Exponentially more concise quantum recognition of non-RMM regular languages (0909.1428v5)

Abstract: We show that there are quantum devices that accept all regular languages and that are exponentially more concise than deterministic finite automata (DFA). For this purpose, we introduce a new computing model of {\it one-way quantum finite automata} (1QFA), namely, {\it one-way quantum finite automata together with classical states} (1QFAC), which extends naturally both measure-only 1QFA and DFA and whose state complexity is upper-bounded by both. The original contributions of the paper are the following.
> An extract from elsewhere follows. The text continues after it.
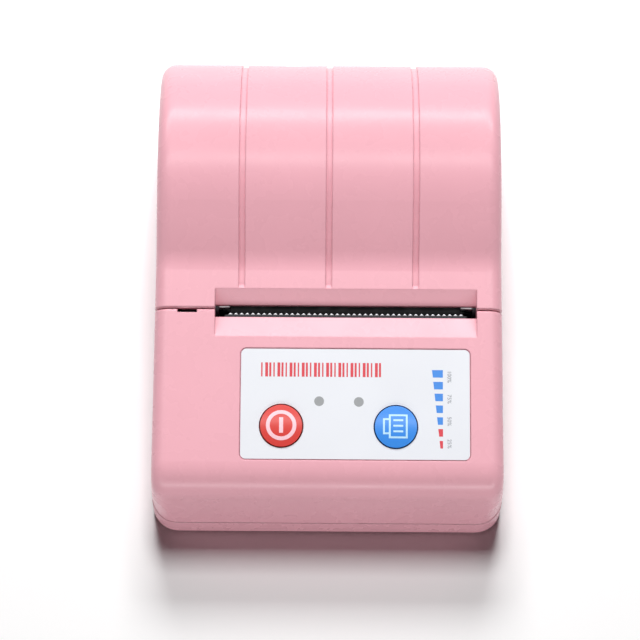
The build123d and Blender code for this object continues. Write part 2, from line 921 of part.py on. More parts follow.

First, we show that the set of languages accepted by 1QFAC with bounded error consists precisely of all regular languages. Second, we prove that 1QFAC are at most exponentially more concise than DFA. Third, we show that the previous bound is tight for families of regular languages that are not recognized by measure-once (RMO), measure-many (RMM) and multi-letter 1QFA. % More concretely we exhibit regular languages $L^0(m)$ for $m$ prime such that: (i) $L^0(m)$ cannot be recognized by measure-once, measure-many and multi-letter 1QFA; (ii) the minimal DFA that accepts $L^0(m)$ has $O(m)$ states; (iii) there is a 1QFAC with constant classical states and $O(\log(m))$ quantum basis that accepts $L^0(m)$. Fourth, we give a polynomial-time algorithm for determining whether any two 1QFAC are equivalent. Finally, we show that state minimization of 1QFAC is decidable within EXPSPACE. We conclude the paper by posing some open problems.